SCHUH SHAKES UP ETHICS PANEL: The next appointment to the Anne Arundel County Ethics Commission is up for grabs as Democrats and Republicans vie for control of the panel, Rema Rahman is writing in the Annapolis Capital. Republican County Executive Steve Schuh said his rationale for wanting more members of his party was to fulfill the will of voters who gave the GOP a majority of local public offices during the last election.
CARROLL TO SHUT THREE SCHOOLS: To the disappointment of many in attendance, the Carroll County Board of Education voted 4-1 Wednesday night to move forward with schools Superintendent Stephen Guthrie’s proposal to shutter three schools next year, after hearing a final round of feedback from community members urging to delay closures, Lauren Loricchio reports in the Carroll County Times.

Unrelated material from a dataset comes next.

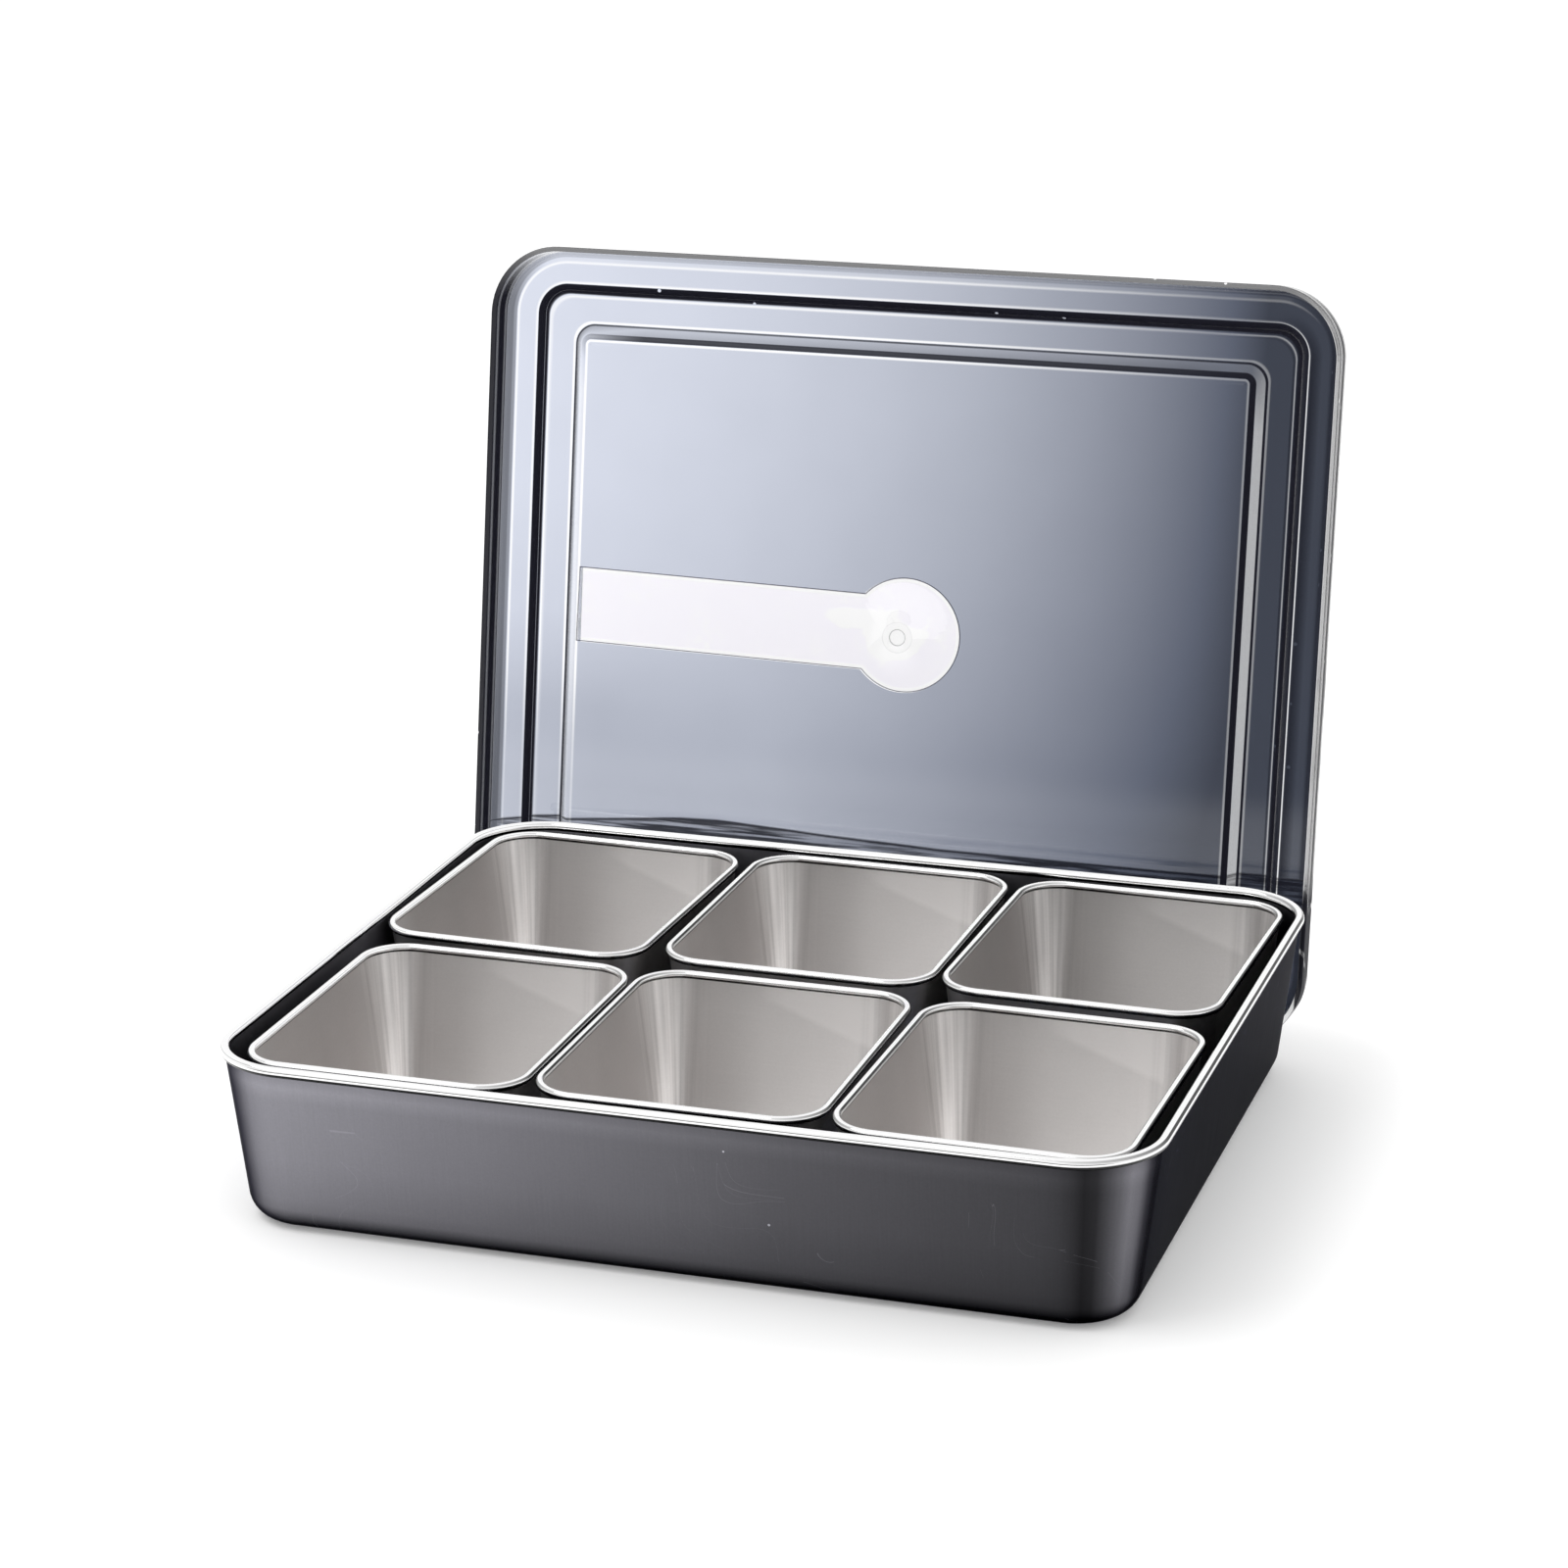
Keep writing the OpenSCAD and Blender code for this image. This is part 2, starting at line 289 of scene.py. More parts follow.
class Nodes:
    """The makers of the nodes in one node tree."""

    def __init__(self, tree):
        self.tree = tree

    def node(self, kind, **values):
        made = self.tree.nodes.new("ShaderNode" + kind)
        for key, value in values.items():
            setattr(made, key, value)
        return made

    def put(self, value, socket):
        """Links a socket to another, or sets it to a number or colour."""
        if isinstance(value, bpy.types.NodeSocket):
            self.tree.links.new(value, socket)
        elif isinstance(value, tuple) and socket.type == "RGBA":
            socket.default_value = (*value, 1)
        else:
            socket.default_value = value

    def maths(self, kind, *values, clamp=False):
        made = self.node("Math", operation=kind, use_clamp=clamp)
        for value, socket in zip(values, made.inputs):
            self.put(value, socket)
        return made.outputs[0]

    def between(self, value, start, stop, clamp=True):
        """0 where the value is start and 1 where it is stop, held beyond them if clamped."""
        slope = 1/(stop - start)
        return self.maths("MULTIPLY_ADD", value, slope, -start*slope, clamp=clamp)

    def vary(self, tone, pattern, depth):
        """The tone, half of depth lower where the pattern is 0 and half of it higher at 1."""
        return self.maths("MULTIPLY_ADD", pattern, depth, self.maths("ADD", tone, -depth/2))

    def mix(self, share, a, b, blend="MIX"):
        """A colour between a and b."""
        made = self.node("Mix", data_type="RGBA", blend_type=blend)
        for value, socket in zip((share, a, b), [s for s in made.inputs if s.enabled]):
            self.put(value, socket)
        return [s for s in made.outputs if s.enabled][0]

    def ramp(self, factor, stops):
        """A number that follows (place, value) stops as factor goes from 0 to 1."""
        made = self.node("ValToRGB")
        band = made.color_ramp
        band.elements[0].position, band.elements[1].position = stops[0][0], stops[-1][0]
        for place, _ in stops[1:-1]:
            band.elements.new(place)
        for element, (_, value) in zip(band.elements, stops):
            element.color = (value, value, value, 1)
        self.put(factor, made.inputs[0])
        return made.outputs[0]

    def place(self, output="Object"):
        return self.node("TexCoord").outputs[output]

    def stretched(self, vector, scale):
        """The vector with each part multiplied."""
        made = self.node("VectorMath", operation="MULTIPLY")
        self.put(vector, made.inputs[0])
        made.inputs[1].default_value = scale
        return made.outputs[0]

    def parts(self, vector):
        made = self.node("SeparateXYZ")
        self.put(vector, made.inputs[0])
        return made.outputs

    def texture(self, kind, vector, scale, **values):
        made = self.node("Tex" + kind, **values)
        self.put(vector, made.inputs["Vector"])
        made.inputs["Scale"].default_value = scale
        return made

    def noise(self, vector, scale, detail=2.0, output="Fac"):
        made = self.texture("Noise", vector, scale)
        made.inputs["Detail"].default_value = detail
        return made.outputs[output]

    def specks(self, vector, scale, size):
        """1 inside small round specks scattered over the surface, else 0."""
        made = self.texture("Voronoi", vector, scale)
        kept = self.maths("GREATER_THAN", self.parts(made.outputs["Color"])[0], 0.8)
        near = self.maths("LESS_THAN", made.outputs["Distance"], size)
        return self.maths("MULTIPLY", kept, near)

    def hairlines(self, vector, scale, width):
        """1 along a few long fine scratches, else 0."""
        bent = self.node("VectorMath", operation="ADD")
        self.put(vector, bent.inputs[0])
        self.put(self.noise(vector, scale*0.7), bent.inputs[1])
        made = self.texture("Voronoi", bent.outputs[0], scale, feature="DISTANCE_TO_EDGE")
        thin = self.maths("LESS_THAN", made.outputs["Distance"], width)
        kept = self.maths("GREATER_THAN", self.noise(vector, scale*1.7), 0.58)
        return self.maths("MULTIPLY", thin, kept)


class Shade(Nodes):
    """A material; self.shader is its Principled node."""

    def __init__(self, name):
        self.material = bpy.data.materials.new(name)
        self.material.use_nodes = True
        super().__init__(self.material.node_tree)
        self.shader = self.tree.nodes["Principled BSDF"]

    def set(self, **values):
        """Sets the Principled node's inputs: Base_Color=..., Roughness=..."""
        for key, value in values.items():
            self.put(value, self.shader.inputs[key.replace("_", " ")])

    def bump(self, height, strength, distance):
        made = self.node("Bump")
        made.inputs["Strength"].default_value = strength
        made.inputs["Distance"].default_value = distance
        self.put(height, made.inputs["Height"])
        self.put(made.outputs[0], self.shader.inputs["Normal"])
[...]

FREDERICK MOMS SEEK GUN LAWS: Mike Persley of the Frederick News Post writes that, just over a week after two people in San Bernardino, Calif., walked into a government building and shot and killed 14 people, a group of Frederick County mothers is heading to Washington to pressure federal lawmakers to change the nation’s gun laws. Carrie Larson said she’s tired of hearing excuses while there’s one mass shooting after another. She imagines her own kids at risk every time there’s another shooting, she said.